Garcia-Siller reportedly urged Trump to “stop hate and racism, starting with yourself,” according to CNN, in a tweet that was no longer on his page as of Wednesday afternoon. He had also said, “President stop your hatred. People in the US deserve better,” and “Stop damaging people. Please,” according to screenshots of deleted tweets shared by KENS5. 

“All individuals have God-given dignity and should be accorded respect and love as children of God, especially in our conversations and interactions,” Garcia-Siller said in his statement. “We should be aware of this in our discourse about the Office of the President of the United States, which is due our respect.”

Garcia-Siller’s tweets were made in the aftermath of two mass shootings in El Paso, Texas, and Dayton, Ohio, that killed a combined total of at least 31 people. 

While acknowledging his regret for calling out Trump individually, the archbishop doubled down on his message of needing to fight racism. 

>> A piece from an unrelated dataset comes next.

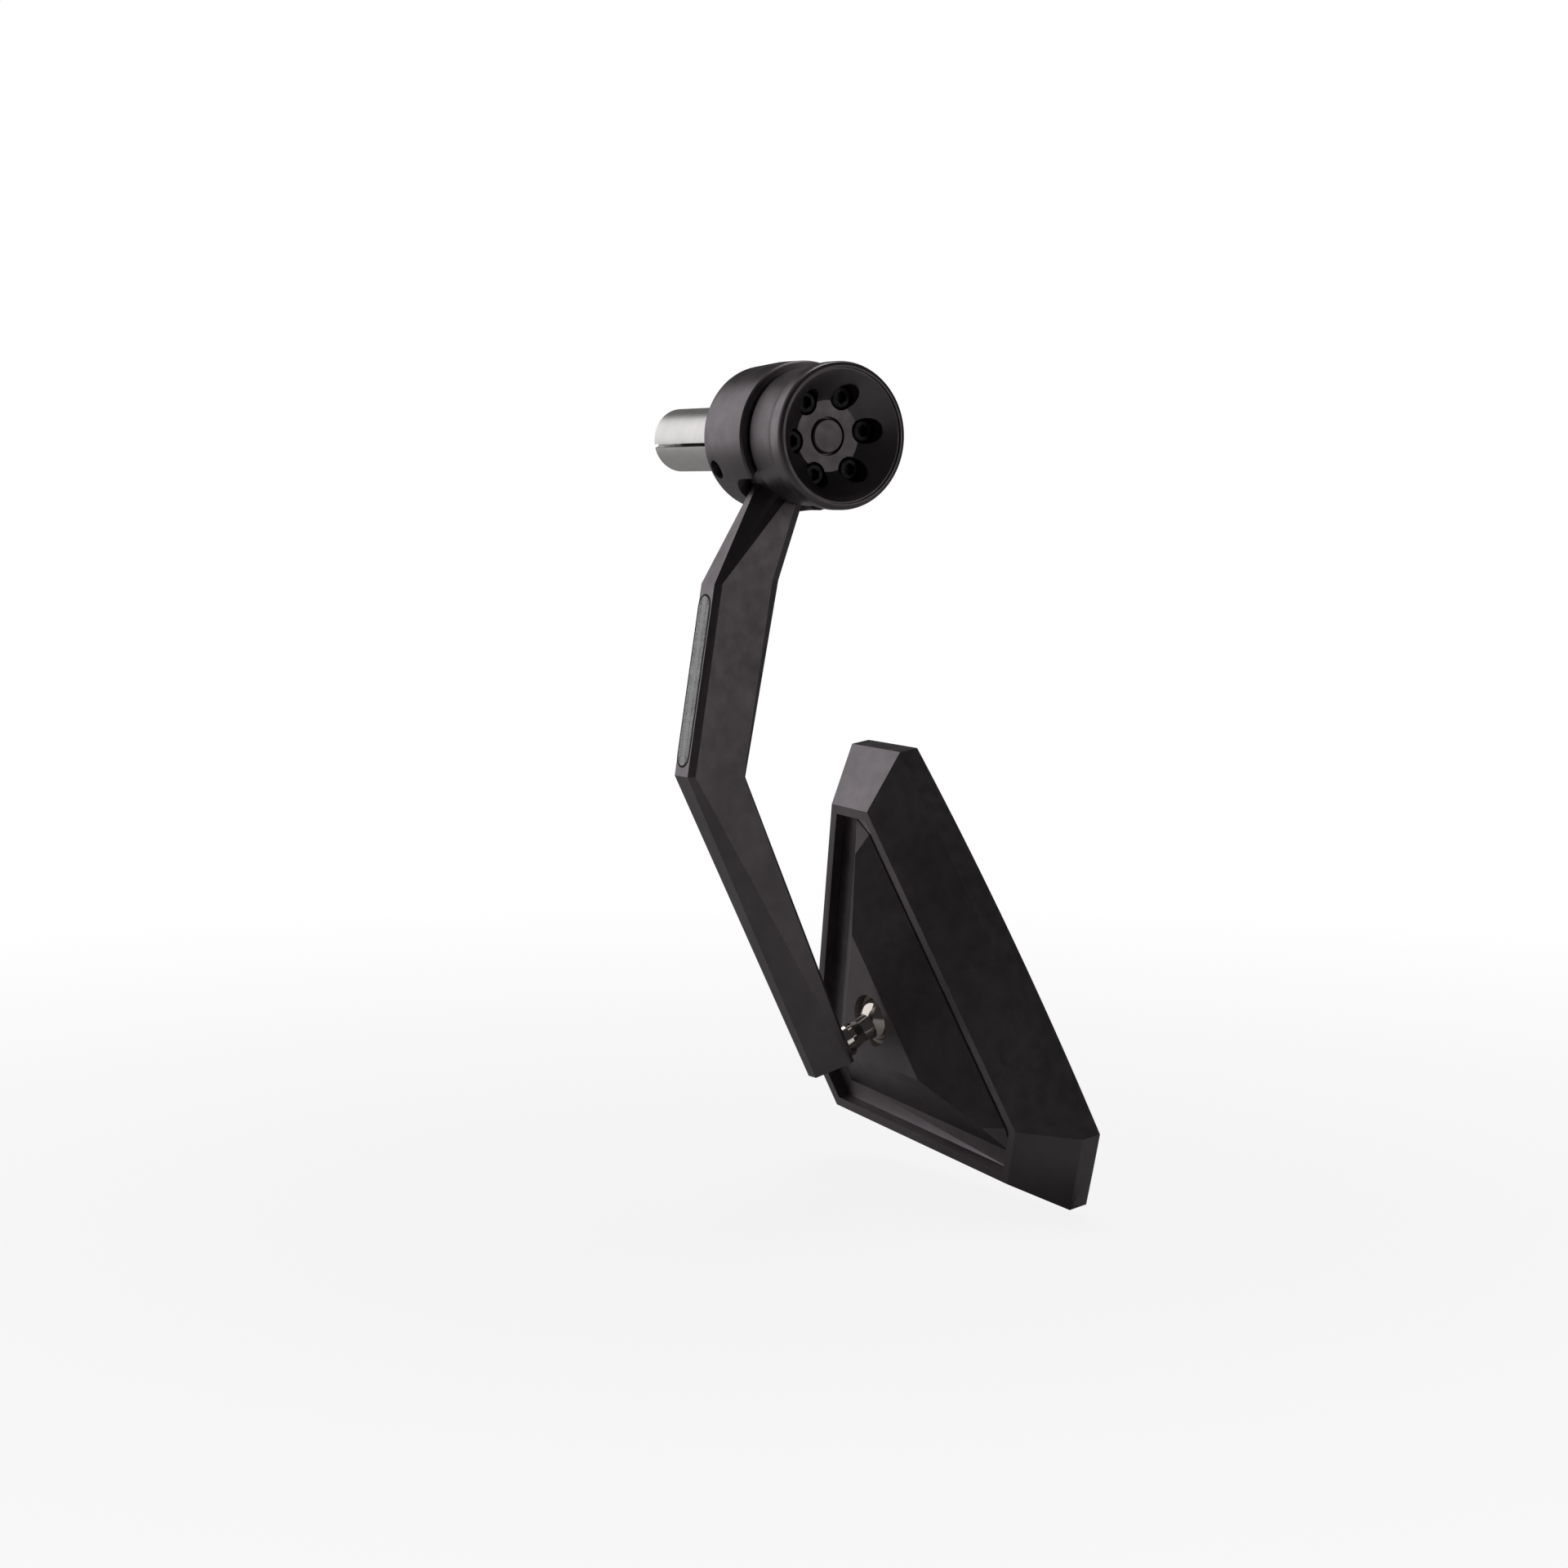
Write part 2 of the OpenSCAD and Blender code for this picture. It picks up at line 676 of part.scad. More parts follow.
// Raised panel in the back pocket: flat top, two side bevels, and a slope to the long edge
module back_panel() {
    near = meet(short_out, short_out * mouth_outline[1] - moat_w, [0, 1], panel_foot_h);
    far = meet(short_out, short_out * mouth_outline[1] - short_moat_w,
        side_out, side_out * mouth_outline[2] - moat_w);
    tip = inset(mouth_outline, moat_w)[3];
    half = [near, far, tip];
    outline = concat([mirrored(near)], half, [mirrored(tip), mirrored(far)]);
    foot = [for (p = outline) [p[0], p[1], -panel_foot]];
    base = [for (p = outline) [p[0], p[1], -pocket_floor + 1]];
    side = on_bevel(shoulder, panel_foot_h + shoulder * (panel_h - panel_foot_h));
    ridge = on_bevel(1, panel_h);
    crest = on_bevel(1, crest_h);
    top = [mirrored(side), side, mirrored(ridge), ridge, crest, mirrored(crest)];
    walls = [for (i = [0 : 5]) [i, (i + 1) % 6, (i + 1) % 6 + 6, i + 6]];
    roof = [[6, 7, 13, 15, 14, 12], [7, 8, 13], [8, 9, 16, 15, 13], [9, 10, 17, 16],
        [10, 11, 12, 14, 17], [11, 6, 12], [14, 15, 16, 17]];
    polyhedron(concat(base, foot, top), concat(walls, roof, [[5, 4, 3, 2, 1, 0]]), convexity = 2);
}

module mirror_housing() {
    color("dimgray") on_head() difference() {
        union() {
            difference() {
                intersection() {
                    loft([
                        raise(frame_outline, -frame_z),
                        raise(rim_outline, -rim_t),
                        raise(rim_outline, dome_rise)
                    ]);
                    dome(0);
                }
                translate([0, 0, -frame_z - over]) linear_extrude(pocket_depth + over) polygon(mouth_outline);
            }
            back_panel();
        }
        // Recess for the glass
        layer(recess_outline, -over, glass_drop + glass_t + pad_t);
        translate([0, socket_h, -socket_rise]) socket_cut();
    }
}

// Socket through the panel: conical mouth, throat, bore for the seat and recess for the plate
module socket_cut() {
    translate([0, 0, -cone_rim_at - 6]) cylinder(h = 6, r1 = cone_rim_r + 3.4, r2 = cone_rim_r);
    translate([0, 0, -cone_rim_at]) cylinder(h = cone_rim_at - throat_at, r1 = cone_rim_r, r2 = throat_r);
    translate([0, 0, -throat_at - 0.01]) cylinder(h = 2 * throat_at, r = throat_r);
    sphere(r = seat_in);
    translate([0, 0, -seat_top]) cylinder(h = frame_z, r = seat_r + fit);
    translate([0, 0, plate_z]) cylinder(h = frame_z, r = plate_r + gap);
    for (a = [90, 210, 330])
        rotate(a) translate([plate_screw_circle, 0, plate_z - 4])
            cylinder(h = 8, d = plate_screw_d + 2 * fit, $fn = 32);
}

// Curved sheet with the given outline, from t0 to t1 below the rim's dome
module layer(outline, t0, t1) {
    intersection() {
        translate([0, 0, -rim_t]) linear_extrude(rim_t + 2 * dome_rise) polygon(outline);
        difference() {
            dome(t0);
            dome(t1);
        }
    }
}

module adhesive_pad() {
    color("black") on_head()
        layer(inset(glass_outline, pad_border), glass_drop + glass_t, glass_drop + glass_t + pad_t);
}

module mirror_glass() {
    color("lightblue") on_head() layer(glass_outline, glass_drop, glass_drop + glass_t);
}

expander_sleeve();
expander_cone();
clamp_bolt();
bolt_washer();
clamp_collar();
grub_screws();
spacer_ring();
outer_weight();
cap_screws();
centre_plug();
support_arm();
lens_gasket();
light_lens();
light_board();
ball_stud();
ball_liner();
seat_cup();
spring_washer();
retaining_plate();
plate_screws();
mirror_housing();
adhesive_pad();
mirror_glass();
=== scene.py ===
"""Finishes of a motorcycle bar end mirror: black anodised collar, weight, arm and head,
a bright split plug, a ribbed marker light and a polished ball stud, on a plain studio floor.
"""

import math

import bpy
import numpy as np
from bpy.props import FloatProperty, FloatVectorProperty, PointerProperty
from mathutils import Matrix, Vector


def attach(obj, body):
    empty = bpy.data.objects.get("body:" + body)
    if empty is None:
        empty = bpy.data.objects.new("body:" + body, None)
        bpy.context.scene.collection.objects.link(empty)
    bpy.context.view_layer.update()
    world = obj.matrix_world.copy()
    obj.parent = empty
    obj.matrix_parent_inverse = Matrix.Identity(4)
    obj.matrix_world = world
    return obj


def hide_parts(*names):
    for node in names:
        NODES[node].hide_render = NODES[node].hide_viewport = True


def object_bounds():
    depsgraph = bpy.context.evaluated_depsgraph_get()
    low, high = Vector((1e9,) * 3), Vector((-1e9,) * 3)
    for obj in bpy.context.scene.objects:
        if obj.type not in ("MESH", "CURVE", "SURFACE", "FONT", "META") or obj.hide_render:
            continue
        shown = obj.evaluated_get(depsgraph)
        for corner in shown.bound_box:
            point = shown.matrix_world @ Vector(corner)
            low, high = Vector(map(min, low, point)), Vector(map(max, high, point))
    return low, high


bl_info = {
    "name": "Bar end mirror",
    "version": (1, 0, 0),
    "blender": (4, 5, 0),
    "location": "View3D > Sidebar > Mirror",
    "description": "Finishes and studio for a motorcycle bar end mirror",
    "category": "Object",
}

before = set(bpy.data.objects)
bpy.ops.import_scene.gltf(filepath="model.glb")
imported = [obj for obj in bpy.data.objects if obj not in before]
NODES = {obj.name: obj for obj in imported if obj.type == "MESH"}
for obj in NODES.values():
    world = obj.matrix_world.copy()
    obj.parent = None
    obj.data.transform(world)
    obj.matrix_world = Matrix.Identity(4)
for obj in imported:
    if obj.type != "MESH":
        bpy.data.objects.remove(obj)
CAD_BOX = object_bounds()
MM = 0.001

# Most values of a noise texture lie between these two
NOISE_LOW, NOISE_HIGH = 0.3, 0.7

# Edges sharper than these angles are rounded: on milled facets and on turned pieces
FACET_ANGLE = math.radians(14)
TURNED_ANGLE = math.radians(20)

# Rows along the lens and columns across it
LENS_ROWS, LENS_COLUMNS = 360, 28

# Each lamp's place from the part's middle, to the camera's right, up and back, and its width
LAMPS = {
    "key": ((-1.25, 0.45, -0.45), 1.9),
    "top": ((0.15, 1.25, -0.3), 0.8),
    "side": ((1.2, 0.1, 0.65), 0.7),
}


class MirrorFinish(bpy.types.PropertyGroup):
    """Colours and textures of the mirror's surfaces"""

    anodise: FloatVectorProperty(
        name="Black anodising", description="Colour of the blasted and anodised parts",
        default=(0.21, 0.188, 0.2), subtype="COLOR", min=0, max=1)
    anodise_roughness: FloatProperty(
        name="Anodising roughness", description="Roughness of the blasted surface",
        default=0.4, min=0.1, max=1, subtype="FACTOR")
    blast_grain: FloatProperty(
        name="Blast grain", description="Size of the pits that the bead blasting leaves",
        default=0.22 * MM, min=0.05 * MM, max=1 * MM, unit="LENGTH")
    steel: FloatVectorProperty(
        name="Bright steel", description="Colour of the turned plug",
        default=(0.86, 0.84, 0.83), subtype="COLOR", min=0, max=1)
    black_steel: FloatVectorProperty(
        name="Black steel", description="Colour of the screws",
        default=(0.022, 0.022, 0.023), subtype="COLOR", min=0, max=1)
    nickel: FloatVectorProperty(
        name="Polished nickel", description="Colour of the ball stud",
        default=(0.78, 0.72, 0.66), subtype="COLOR", min=0, max=1)
    lens: FloatVectorProperty(
        name="Light lens", description="Colour of the marker light's lens",
        default=(0.8, 0.8, 0.81), subtype="COLOR", min=0, max=1)
    rubber: FloatVectorProperty(
        name="Rubber", description="Colour of the gasket and the spacer",
        default=(0.012, 0.012, 0.013), subtype="COLOR", min=0, max=1)
    glass: FloatVectorProperty(
        name="Mirror glass", description="Tint of the reflecting glass",
        default=(0.86, 0.88, 0.9), subtype="COLOR", min=0, max=1)
    edge: FloatProperty(
        name="Edge rounding", description="Width of the rounding on machined edges",
        default=0.45 * MM, min=0, max=1 * MM, unit="LENGTH")


class MirrorLight(bpy.types.PropertyGroup):
    """Sizes of the ribbed lens in the arm"""

    rib_pitch: FloatProperty(
        name="Rib pitch", description="Distance between two ribs of the lens",
        default=0.7 * MM, min=0.3 * MM, max=2 * MM, unit="LENGTH")
    rib_height: FloatProperty(
        name="Rib height", description="Height of a rib on the lens",
        default=0.16 * MM, min=0, max=0.3 * MM, unit="LENGTH")
    clear_share: FloatProperty(
        name="Clear share", description="Share of the lens's width between the two ribbed bands",
        default=0.42, min=0.1, max=0.9, subtype="FACTOR")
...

Garcia-Siller said there is “growing fear and harassment, and at times American public discourse uses rhetoric that instigates fear against foreigners, immigrants and refugees.”

“No one has the moral right to make racist statements,” Garcia-Siller said. “These are the things I want to tweet and preach about and initiate renewed dialogue. Let us focus on this. My prayer is that this leads to healthy national conversations on these issues which affect many people in our country.”